» Excerpt from a dataset:
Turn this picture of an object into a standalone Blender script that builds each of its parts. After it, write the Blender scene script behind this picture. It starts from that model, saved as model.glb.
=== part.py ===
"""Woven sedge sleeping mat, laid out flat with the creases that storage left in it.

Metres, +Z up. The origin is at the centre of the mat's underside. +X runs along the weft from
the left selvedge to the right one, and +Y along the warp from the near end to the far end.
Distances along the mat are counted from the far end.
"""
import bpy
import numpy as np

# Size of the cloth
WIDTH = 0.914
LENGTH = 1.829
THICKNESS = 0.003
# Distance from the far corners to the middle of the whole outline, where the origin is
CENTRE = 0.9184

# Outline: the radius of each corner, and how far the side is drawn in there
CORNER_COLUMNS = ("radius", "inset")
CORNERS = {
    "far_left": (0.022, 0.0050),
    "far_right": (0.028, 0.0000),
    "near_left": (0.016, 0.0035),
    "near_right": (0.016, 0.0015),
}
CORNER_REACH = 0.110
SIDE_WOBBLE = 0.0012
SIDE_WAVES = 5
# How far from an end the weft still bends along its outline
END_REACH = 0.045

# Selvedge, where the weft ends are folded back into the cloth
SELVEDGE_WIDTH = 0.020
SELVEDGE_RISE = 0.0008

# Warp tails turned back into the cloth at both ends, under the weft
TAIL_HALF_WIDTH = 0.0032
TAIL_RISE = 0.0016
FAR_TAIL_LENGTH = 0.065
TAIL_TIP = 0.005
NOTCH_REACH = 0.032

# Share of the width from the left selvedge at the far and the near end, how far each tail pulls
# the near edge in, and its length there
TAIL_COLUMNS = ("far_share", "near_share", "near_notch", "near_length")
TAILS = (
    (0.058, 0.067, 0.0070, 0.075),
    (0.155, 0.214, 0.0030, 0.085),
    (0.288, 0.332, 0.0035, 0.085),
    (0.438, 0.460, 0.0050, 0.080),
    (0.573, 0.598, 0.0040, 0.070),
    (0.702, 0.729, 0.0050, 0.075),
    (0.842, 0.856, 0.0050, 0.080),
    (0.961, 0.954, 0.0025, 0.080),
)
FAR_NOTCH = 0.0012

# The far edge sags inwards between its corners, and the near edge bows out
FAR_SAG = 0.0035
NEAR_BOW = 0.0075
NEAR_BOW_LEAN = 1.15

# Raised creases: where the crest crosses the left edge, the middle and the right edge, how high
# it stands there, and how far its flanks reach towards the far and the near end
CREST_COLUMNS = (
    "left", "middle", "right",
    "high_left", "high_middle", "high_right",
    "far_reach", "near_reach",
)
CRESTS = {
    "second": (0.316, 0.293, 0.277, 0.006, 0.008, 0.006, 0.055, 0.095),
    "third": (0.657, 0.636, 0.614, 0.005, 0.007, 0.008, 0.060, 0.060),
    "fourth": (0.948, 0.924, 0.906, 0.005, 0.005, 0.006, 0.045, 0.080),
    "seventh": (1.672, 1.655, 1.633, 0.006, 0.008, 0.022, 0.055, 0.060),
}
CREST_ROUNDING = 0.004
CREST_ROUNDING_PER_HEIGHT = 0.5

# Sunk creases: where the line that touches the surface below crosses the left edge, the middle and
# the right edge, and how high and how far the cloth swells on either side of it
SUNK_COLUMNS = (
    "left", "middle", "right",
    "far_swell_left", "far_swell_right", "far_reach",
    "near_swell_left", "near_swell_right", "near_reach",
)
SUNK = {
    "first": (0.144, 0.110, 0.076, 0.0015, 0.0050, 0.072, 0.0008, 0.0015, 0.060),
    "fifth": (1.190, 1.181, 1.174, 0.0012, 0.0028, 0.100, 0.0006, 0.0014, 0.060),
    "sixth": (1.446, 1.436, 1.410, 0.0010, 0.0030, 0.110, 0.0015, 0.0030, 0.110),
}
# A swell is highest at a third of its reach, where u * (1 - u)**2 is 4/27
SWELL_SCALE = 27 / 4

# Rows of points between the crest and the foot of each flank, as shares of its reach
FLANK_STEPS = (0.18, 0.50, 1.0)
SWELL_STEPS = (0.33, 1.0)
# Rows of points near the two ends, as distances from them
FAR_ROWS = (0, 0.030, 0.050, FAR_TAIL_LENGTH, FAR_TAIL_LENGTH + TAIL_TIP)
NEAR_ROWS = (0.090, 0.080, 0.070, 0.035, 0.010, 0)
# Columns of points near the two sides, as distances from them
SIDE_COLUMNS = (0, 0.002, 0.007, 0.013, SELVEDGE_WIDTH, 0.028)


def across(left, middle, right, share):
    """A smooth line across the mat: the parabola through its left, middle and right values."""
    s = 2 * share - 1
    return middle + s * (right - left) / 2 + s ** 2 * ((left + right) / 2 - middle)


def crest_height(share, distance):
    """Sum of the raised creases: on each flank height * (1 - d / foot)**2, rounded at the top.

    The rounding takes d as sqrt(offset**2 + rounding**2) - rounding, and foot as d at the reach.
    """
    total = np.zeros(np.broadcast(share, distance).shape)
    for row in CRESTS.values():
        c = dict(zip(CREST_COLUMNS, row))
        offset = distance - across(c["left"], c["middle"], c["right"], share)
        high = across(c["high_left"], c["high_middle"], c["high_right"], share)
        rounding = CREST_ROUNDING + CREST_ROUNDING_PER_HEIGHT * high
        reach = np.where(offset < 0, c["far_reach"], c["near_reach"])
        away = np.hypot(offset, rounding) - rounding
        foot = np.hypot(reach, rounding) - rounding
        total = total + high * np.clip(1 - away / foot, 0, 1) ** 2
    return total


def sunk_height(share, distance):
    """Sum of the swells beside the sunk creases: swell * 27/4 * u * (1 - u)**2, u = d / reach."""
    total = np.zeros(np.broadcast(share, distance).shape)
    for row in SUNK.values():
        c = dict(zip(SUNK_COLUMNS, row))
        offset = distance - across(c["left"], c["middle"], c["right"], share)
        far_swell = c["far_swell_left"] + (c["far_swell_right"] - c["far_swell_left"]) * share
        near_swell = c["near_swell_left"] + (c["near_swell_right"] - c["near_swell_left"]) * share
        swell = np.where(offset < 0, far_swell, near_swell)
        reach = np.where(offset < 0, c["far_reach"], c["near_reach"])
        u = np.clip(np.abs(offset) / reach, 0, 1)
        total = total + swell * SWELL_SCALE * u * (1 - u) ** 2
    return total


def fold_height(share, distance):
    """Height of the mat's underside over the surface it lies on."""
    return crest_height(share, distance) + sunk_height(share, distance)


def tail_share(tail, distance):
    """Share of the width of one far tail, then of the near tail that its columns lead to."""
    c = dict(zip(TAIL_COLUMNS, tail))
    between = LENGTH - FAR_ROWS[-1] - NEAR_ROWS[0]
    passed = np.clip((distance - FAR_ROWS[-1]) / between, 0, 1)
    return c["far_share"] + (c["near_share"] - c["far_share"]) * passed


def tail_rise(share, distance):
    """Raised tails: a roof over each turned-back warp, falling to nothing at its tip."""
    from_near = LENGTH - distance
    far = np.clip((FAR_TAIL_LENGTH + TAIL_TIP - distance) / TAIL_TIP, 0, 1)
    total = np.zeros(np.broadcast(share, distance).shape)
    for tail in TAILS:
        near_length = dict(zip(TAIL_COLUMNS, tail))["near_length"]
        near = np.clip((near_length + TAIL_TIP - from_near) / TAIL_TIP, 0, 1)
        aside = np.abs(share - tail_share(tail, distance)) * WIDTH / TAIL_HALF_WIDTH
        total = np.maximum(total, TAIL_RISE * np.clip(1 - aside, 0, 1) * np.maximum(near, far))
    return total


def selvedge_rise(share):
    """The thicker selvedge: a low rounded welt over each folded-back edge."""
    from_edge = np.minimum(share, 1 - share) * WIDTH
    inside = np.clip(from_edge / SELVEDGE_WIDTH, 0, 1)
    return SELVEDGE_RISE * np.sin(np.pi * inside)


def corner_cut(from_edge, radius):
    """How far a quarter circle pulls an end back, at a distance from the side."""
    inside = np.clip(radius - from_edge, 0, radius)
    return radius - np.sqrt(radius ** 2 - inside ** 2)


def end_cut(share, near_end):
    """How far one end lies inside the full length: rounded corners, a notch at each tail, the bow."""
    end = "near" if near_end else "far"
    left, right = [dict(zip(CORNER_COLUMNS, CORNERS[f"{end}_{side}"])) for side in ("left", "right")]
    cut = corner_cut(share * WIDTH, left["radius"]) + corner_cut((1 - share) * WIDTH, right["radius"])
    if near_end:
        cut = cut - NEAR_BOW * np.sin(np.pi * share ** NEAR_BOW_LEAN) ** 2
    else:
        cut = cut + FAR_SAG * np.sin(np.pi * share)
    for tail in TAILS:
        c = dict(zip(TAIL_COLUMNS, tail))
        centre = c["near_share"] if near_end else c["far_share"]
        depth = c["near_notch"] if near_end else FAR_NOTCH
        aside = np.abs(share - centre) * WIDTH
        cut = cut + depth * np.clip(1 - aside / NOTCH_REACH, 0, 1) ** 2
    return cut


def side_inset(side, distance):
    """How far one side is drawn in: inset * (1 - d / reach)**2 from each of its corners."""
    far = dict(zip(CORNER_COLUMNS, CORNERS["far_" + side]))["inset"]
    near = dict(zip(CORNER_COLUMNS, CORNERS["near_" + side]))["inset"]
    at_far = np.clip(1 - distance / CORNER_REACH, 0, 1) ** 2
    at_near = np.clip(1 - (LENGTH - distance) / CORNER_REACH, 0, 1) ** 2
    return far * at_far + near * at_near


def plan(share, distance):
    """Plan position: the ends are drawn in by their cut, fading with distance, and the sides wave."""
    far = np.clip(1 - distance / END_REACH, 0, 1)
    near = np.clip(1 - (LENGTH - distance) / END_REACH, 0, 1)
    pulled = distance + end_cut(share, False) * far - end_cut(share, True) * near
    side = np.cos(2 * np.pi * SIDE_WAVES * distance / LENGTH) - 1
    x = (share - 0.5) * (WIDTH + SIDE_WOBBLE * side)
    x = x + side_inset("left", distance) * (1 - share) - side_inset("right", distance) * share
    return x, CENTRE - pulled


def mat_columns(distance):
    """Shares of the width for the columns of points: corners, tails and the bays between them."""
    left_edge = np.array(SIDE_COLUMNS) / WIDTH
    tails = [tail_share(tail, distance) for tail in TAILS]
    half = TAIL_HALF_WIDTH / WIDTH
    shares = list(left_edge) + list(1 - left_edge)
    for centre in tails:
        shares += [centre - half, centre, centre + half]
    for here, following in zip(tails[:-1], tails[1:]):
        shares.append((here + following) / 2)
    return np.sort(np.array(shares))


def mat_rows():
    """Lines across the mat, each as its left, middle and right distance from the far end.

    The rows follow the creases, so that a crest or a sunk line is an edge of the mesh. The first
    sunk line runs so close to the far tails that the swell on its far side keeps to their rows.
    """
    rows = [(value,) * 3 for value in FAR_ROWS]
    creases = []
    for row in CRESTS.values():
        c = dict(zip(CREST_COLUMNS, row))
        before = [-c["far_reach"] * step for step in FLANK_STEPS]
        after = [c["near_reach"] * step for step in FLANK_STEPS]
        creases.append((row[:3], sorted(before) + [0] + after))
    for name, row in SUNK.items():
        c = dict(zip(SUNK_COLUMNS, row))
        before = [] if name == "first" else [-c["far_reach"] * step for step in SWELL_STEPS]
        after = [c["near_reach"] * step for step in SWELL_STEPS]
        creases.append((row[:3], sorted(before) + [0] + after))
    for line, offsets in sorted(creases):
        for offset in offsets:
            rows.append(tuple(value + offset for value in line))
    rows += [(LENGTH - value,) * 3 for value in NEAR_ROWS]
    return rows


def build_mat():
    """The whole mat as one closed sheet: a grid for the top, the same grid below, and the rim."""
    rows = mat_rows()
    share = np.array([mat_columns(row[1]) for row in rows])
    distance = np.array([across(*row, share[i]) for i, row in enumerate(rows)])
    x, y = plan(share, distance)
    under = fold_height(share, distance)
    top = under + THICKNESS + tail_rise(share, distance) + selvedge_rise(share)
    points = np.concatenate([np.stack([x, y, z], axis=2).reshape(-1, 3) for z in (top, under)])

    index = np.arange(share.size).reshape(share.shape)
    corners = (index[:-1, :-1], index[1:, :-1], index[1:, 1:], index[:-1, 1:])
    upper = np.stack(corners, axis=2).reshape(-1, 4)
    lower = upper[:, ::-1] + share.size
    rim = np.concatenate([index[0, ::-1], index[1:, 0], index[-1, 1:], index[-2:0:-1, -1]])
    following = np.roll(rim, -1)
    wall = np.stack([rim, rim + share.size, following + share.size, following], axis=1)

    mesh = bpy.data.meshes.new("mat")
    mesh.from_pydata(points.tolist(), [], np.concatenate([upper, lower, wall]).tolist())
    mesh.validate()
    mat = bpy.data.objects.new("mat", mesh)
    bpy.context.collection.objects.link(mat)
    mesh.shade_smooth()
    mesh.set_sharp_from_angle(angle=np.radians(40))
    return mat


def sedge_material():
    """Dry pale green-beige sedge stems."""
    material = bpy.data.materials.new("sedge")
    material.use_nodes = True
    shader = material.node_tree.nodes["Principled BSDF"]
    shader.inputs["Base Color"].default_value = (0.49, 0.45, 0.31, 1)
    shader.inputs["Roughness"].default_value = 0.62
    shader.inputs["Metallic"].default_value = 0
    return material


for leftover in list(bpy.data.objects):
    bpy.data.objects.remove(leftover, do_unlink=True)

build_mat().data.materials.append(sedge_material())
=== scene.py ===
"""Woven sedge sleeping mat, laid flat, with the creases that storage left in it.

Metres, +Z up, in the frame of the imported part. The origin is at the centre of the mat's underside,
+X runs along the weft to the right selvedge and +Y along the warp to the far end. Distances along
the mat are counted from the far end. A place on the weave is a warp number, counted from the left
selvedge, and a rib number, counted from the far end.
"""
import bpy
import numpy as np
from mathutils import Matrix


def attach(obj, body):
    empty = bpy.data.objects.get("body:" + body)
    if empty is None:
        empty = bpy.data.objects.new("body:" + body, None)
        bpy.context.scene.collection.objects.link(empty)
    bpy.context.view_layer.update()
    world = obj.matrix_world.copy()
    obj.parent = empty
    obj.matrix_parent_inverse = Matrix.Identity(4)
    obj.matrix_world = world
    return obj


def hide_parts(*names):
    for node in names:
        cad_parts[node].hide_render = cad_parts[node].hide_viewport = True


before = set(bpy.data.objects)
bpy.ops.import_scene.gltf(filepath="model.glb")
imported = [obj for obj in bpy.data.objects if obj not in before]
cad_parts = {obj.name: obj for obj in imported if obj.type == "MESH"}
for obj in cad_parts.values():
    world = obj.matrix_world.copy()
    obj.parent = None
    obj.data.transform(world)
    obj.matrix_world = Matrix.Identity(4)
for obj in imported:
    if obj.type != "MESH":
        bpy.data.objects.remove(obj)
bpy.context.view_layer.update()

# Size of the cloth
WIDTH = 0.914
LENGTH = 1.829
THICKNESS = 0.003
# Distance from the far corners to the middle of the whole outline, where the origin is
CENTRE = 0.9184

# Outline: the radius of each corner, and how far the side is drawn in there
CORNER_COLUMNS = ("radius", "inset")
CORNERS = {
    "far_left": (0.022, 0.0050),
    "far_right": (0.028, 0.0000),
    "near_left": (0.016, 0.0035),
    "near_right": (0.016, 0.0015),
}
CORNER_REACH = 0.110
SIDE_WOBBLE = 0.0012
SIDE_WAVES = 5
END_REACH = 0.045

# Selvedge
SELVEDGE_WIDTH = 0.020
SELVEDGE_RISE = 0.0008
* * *
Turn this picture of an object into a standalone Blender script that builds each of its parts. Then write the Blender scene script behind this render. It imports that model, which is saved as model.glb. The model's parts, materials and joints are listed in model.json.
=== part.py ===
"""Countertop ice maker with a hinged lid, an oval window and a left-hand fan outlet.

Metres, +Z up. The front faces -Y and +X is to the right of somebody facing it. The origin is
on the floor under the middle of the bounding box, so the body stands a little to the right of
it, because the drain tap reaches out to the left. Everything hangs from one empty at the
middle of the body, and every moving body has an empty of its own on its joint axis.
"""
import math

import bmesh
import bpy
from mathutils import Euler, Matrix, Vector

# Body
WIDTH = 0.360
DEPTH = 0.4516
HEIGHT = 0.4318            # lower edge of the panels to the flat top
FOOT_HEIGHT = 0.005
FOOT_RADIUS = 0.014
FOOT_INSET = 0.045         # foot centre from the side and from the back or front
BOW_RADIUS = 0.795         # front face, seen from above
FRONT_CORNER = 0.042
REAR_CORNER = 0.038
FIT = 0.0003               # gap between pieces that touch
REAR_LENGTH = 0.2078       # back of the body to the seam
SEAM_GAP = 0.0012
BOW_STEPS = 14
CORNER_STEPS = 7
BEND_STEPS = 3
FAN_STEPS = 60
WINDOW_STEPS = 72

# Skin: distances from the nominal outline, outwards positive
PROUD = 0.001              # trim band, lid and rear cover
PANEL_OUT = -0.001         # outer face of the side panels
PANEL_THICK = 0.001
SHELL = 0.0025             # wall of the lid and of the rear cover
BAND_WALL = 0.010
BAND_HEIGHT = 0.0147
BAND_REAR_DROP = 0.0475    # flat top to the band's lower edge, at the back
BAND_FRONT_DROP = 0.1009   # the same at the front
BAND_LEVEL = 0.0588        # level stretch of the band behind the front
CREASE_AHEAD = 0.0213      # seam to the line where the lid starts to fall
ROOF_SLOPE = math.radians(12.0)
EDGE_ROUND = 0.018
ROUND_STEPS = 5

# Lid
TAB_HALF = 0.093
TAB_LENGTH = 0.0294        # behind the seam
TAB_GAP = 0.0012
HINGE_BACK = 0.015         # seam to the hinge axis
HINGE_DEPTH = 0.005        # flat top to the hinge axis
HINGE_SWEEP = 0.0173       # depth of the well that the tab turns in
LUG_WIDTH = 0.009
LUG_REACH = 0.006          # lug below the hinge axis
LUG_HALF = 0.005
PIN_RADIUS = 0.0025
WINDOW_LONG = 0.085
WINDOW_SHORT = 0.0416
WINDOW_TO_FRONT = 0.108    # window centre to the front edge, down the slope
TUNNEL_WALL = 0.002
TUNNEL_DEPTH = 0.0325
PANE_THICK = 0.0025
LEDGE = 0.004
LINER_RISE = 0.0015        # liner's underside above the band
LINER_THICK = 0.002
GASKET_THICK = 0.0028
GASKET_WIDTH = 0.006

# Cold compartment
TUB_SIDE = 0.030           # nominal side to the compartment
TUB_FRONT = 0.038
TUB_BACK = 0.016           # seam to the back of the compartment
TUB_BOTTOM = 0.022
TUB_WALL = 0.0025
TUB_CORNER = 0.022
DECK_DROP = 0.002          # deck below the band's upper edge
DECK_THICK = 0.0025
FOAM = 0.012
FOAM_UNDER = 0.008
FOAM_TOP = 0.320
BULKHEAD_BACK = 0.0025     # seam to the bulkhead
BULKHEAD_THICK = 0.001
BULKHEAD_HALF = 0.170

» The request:
Nothing but the lines from the line that contains "model, saved as model.glb." through the line that contains "mat, laid out" should be given again, each exactly as it stands, both ends included.

» Output of the task:
Turn this picture of an object into a standalone Blender script that builds each of its parts. After it, write the Blender scene script behind this picture. It starts from that model, saved as model.glb.
=== part.py ===
"""Woven sedge sleeping mat, laid out flat with the creases that storage left in it.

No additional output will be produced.